In June of this year, the leadership of Heron’s Key implemented a new program called Saido Learning. The program traces its roots back to Japan in 2001, and today is used by some senior living operators across the world.
Heron’s Key is using the new program to give memory care residents daily tasks associated with brain health, such as reading, writing and math, with a goal of delaying the onset of more serious dementia symptoms.
Implementation of the program was made possible by a grant from the LeadingAge Washington state chapter. Since its implementation, Saido methods have helped improve brain health and lessen the symptoms associated with the later stages of dementia, according to Saido Trainer and Social Services Coordinator Sandi Semler.
“It engages our residents in a way that we weren’t currently using and Saido is very much a person-centered approach to dementia care,” Semler said. “Consistency is really key.”
Residents, known as “learners” within the Saido program, work with two staff members and go through a series of worksheets and other activities that last between 20 to 30 minutes, Monday through Friday.
The results have helped residents improve memory and emotional wellbeing.
“We’re seeing a decrease in exit-seeking behavior and we’re seeing a decrease in anxiety and repetitive concerns,” Semler said.
At the end of every month, each participant in the program is evaluated to determine their progress and to ensure they’re at the right level. There’s a balance between finding where residents belong within the program, Semler added.
Semler coordinates the sessions and updates the tracking data to make sure residents are moving along at the right pace in the program. The program has even helped increase engagement among staff, some of whom are now interested in the program and want to help out or receive training.
“We want to just continue to build on that,” Semler said. “Hopefully that results in networking with other facilities in our area so that if they hear about it, they might want to get involved, too.”
The goal of the program at Heron’s Key is ultimately to help more residents, and results have started to already pay off for family members as well.
“It benefits their family members as well because they can begin to see the changes and they can see their mom again, they can see their dad again in that person that was otherwise hidden by their symptoms,” Semler said.

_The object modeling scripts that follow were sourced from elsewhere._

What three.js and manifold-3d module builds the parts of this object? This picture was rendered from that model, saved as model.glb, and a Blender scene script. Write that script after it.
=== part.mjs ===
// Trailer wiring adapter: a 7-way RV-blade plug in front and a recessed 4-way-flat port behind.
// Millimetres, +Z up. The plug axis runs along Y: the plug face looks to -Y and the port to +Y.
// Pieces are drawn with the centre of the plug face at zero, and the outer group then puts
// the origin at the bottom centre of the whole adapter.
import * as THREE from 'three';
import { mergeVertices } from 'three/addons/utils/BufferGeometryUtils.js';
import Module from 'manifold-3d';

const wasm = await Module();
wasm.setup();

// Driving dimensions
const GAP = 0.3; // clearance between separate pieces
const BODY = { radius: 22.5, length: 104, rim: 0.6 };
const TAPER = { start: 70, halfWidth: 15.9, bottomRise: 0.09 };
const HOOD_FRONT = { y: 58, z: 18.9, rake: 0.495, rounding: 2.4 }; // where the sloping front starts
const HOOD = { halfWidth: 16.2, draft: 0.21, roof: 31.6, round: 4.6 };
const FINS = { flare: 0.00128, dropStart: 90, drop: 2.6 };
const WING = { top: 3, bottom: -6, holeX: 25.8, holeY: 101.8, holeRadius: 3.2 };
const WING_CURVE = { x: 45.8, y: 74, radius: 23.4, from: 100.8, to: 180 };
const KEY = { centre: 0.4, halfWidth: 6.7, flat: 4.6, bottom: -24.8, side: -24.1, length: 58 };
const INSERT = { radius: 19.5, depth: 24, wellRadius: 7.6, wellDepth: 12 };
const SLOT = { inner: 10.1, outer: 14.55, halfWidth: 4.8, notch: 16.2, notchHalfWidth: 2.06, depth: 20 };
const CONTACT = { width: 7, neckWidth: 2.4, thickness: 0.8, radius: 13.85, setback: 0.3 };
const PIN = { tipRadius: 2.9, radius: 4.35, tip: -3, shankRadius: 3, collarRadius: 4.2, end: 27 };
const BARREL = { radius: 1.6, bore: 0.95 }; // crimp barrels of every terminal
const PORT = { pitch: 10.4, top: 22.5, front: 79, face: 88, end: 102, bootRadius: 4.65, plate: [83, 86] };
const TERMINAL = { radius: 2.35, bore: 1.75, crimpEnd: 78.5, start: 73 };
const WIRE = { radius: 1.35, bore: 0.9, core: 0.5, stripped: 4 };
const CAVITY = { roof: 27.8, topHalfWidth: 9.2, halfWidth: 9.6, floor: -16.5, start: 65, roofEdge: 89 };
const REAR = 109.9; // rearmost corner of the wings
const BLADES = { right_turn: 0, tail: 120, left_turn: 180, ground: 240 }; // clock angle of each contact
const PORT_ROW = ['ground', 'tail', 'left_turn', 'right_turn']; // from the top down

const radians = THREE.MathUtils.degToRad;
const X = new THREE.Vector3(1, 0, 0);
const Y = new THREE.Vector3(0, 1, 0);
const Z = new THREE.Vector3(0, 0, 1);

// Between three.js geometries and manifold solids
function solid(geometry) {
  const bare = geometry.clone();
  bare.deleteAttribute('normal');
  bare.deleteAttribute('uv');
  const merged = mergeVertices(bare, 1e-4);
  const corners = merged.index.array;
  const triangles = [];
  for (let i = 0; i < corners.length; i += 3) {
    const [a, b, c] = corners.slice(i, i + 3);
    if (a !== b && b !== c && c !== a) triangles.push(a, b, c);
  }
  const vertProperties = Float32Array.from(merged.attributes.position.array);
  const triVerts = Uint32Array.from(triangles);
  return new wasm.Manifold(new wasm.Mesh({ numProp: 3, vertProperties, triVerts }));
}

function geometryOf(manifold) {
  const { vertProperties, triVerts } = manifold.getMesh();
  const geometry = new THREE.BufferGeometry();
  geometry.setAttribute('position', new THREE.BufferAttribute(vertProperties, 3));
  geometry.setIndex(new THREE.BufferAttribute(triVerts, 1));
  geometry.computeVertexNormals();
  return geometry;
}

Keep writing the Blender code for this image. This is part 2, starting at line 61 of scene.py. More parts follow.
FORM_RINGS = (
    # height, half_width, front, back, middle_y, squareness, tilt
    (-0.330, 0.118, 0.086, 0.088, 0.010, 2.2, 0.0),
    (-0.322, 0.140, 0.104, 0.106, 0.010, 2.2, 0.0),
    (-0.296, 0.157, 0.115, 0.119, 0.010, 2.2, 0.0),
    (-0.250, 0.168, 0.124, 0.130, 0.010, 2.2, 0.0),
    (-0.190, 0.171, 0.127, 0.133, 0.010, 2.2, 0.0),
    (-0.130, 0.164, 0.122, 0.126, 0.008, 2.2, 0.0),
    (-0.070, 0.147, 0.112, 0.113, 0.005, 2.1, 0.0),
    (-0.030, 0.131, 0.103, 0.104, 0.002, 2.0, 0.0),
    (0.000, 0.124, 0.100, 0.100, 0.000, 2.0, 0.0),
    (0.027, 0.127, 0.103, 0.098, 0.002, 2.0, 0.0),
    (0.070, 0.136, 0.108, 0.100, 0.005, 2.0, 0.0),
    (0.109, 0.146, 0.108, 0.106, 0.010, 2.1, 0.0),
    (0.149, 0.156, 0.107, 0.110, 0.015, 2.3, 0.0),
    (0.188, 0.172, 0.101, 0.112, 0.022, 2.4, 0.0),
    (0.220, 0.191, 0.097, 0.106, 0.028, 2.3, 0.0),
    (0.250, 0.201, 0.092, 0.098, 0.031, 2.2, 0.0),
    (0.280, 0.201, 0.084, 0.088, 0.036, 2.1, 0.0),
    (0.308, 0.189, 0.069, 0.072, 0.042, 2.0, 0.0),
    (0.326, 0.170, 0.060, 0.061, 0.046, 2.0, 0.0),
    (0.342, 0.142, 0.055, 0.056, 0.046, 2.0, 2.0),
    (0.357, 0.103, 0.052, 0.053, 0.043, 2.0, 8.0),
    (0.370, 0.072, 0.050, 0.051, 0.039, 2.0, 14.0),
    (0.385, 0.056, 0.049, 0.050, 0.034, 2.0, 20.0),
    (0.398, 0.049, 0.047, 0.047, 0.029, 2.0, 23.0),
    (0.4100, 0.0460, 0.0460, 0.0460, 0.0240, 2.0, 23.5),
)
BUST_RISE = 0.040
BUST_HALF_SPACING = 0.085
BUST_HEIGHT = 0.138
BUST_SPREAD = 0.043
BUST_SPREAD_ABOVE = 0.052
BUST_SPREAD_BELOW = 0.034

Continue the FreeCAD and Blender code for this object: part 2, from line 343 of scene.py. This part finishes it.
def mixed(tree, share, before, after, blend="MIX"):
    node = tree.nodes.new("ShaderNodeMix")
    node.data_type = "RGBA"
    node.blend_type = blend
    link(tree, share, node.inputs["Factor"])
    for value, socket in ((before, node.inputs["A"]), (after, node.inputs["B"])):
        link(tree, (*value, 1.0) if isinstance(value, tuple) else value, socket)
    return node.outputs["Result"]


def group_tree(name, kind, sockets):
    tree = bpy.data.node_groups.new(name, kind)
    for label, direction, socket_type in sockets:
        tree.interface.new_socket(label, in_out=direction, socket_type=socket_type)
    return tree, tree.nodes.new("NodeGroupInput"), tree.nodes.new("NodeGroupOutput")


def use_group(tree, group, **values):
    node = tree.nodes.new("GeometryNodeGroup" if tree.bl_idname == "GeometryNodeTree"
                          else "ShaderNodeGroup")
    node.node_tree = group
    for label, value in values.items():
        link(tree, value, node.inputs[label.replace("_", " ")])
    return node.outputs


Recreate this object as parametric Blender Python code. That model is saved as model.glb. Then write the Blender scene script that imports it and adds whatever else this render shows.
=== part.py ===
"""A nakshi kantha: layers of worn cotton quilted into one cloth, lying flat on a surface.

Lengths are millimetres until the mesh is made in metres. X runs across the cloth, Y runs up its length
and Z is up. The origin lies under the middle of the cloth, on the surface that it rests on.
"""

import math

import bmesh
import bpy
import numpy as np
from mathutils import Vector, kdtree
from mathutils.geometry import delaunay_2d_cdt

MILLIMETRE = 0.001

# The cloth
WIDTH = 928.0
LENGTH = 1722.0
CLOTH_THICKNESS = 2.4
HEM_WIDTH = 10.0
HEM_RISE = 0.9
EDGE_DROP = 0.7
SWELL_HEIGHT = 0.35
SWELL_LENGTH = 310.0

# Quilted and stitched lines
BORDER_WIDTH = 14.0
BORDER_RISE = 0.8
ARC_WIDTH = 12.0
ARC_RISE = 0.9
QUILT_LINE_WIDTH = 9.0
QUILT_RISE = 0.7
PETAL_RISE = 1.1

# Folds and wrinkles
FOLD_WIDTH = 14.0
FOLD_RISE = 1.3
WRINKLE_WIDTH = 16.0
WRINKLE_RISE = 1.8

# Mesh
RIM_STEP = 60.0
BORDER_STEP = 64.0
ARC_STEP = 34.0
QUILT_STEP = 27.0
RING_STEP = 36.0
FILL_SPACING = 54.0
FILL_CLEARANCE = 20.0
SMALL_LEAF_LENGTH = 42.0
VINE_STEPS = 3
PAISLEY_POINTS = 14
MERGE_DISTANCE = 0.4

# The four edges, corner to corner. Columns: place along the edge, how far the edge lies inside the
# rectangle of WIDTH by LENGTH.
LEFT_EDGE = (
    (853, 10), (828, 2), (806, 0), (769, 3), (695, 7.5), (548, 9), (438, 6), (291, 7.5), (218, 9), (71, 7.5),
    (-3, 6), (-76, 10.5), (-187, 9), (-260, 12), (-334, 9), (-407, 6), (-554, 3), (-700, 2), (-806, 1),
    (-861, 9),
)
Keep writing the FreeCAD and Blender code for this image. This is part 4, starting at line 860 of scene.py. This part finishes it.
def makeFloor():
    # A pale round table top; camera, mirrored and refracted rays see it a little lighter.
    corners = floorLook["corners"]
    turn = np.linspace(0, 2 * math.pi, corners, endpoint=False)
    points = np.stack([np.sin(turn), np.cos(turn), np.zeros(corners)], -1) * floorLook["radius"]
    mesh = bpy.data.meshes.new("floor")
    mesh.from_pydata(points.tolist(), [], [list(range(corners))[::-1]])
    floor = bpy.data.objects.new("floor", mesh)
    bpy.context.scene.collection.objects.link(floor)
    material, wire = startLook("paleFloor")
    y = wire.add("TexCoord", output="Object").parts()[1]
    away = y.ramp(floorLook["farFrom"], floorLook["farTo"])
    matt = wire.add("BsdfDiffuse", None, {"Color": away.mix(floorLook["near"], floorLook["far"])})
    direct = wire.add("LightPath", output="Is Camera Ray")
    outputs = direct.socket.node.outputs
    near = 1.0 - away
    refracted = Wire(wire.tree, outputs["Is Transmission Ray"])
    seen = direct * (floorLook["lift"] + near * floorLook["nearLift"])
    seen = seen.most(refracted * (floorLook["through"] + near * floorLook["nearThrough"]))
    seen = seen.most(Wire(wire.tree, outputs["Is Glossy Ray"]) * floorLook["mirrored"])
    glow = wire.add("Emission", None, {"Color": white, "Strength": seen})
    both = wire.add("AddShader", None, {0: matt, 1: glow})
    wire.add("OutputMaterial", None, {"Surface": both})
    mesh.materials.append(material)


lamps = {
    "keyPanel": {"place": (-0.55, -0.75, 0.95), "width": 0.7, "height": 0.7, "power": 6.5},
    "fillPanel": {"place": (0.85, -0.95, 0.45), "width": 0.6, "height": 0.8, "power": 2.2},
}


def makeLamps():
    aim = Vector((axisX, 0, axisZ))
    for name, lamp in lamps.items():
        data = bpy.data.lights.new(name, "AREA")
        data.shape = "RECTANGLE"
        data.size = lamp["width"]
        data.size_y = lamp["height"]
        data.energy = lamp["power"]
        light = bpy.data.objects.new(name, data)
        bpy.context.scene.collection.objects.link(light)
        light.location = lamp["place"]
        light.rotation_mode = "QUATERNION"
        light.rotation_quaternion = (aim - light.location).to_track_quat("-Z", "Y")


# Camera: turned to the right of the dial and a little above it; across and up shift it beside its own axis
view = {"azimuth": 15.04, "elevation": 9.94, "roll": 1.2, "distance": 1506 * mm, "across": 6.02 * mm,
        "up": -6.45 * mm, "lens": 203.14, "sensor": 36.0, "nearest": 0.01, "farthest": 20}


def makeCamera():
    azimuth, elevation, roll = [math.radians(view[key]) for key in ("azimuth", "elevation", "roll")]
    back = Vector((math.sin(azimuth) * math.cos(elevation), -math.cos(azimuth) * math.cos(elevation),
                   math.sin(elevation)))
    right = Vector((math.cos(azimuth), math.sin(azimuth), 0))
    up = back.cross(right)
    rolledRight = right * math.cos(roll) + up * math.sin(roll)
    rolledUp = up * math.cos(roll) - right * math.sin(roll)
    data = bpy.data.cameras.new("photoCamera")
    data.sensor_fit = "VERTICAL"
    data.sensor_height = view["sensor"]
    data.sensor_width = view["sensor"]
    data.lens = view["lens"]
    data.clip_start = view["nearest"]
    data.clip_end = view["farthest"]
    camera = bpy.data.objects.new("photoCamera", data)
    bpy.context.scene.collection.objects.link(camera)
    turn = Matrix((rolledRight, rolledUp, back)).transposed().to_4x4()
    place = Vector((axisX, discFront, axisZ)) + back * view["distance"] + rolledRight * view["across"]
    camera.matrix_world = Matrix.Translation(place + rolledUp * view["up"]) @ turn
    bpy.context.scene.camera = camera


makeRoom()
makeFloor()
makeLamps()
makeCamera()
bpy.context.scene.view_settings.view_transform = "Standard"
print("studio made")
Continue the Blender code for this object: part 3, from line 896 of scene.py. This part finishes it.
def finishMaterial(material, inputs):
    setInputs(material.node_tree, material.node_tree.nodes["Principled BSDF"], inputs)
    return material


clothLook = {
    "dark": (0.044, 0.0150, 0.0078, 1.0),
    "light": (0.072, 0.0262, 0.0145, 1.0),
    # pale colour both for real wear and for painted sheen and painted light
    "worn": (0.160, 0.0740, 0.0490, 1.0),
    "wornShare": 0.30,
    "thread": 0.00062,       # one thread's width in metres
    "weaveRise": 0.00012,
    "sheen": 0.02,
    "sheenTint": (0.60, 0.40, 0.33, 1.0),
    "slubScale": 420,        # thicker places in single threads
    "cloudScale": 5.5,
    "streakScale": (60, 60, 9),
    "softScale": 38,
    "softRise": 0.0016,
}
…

As senior living demand remains elevated, Semler said she hopes the stigma around dementia and memory care will begin to fade as more people enter senior living communities. In the future, she hopes more operators consider implementing Saido training to help those living with dementia.
“These are human beings who have value and have capabilities and we need to be focusing on them and their quality of life when they’re at or in cognitive decline,” Semler said.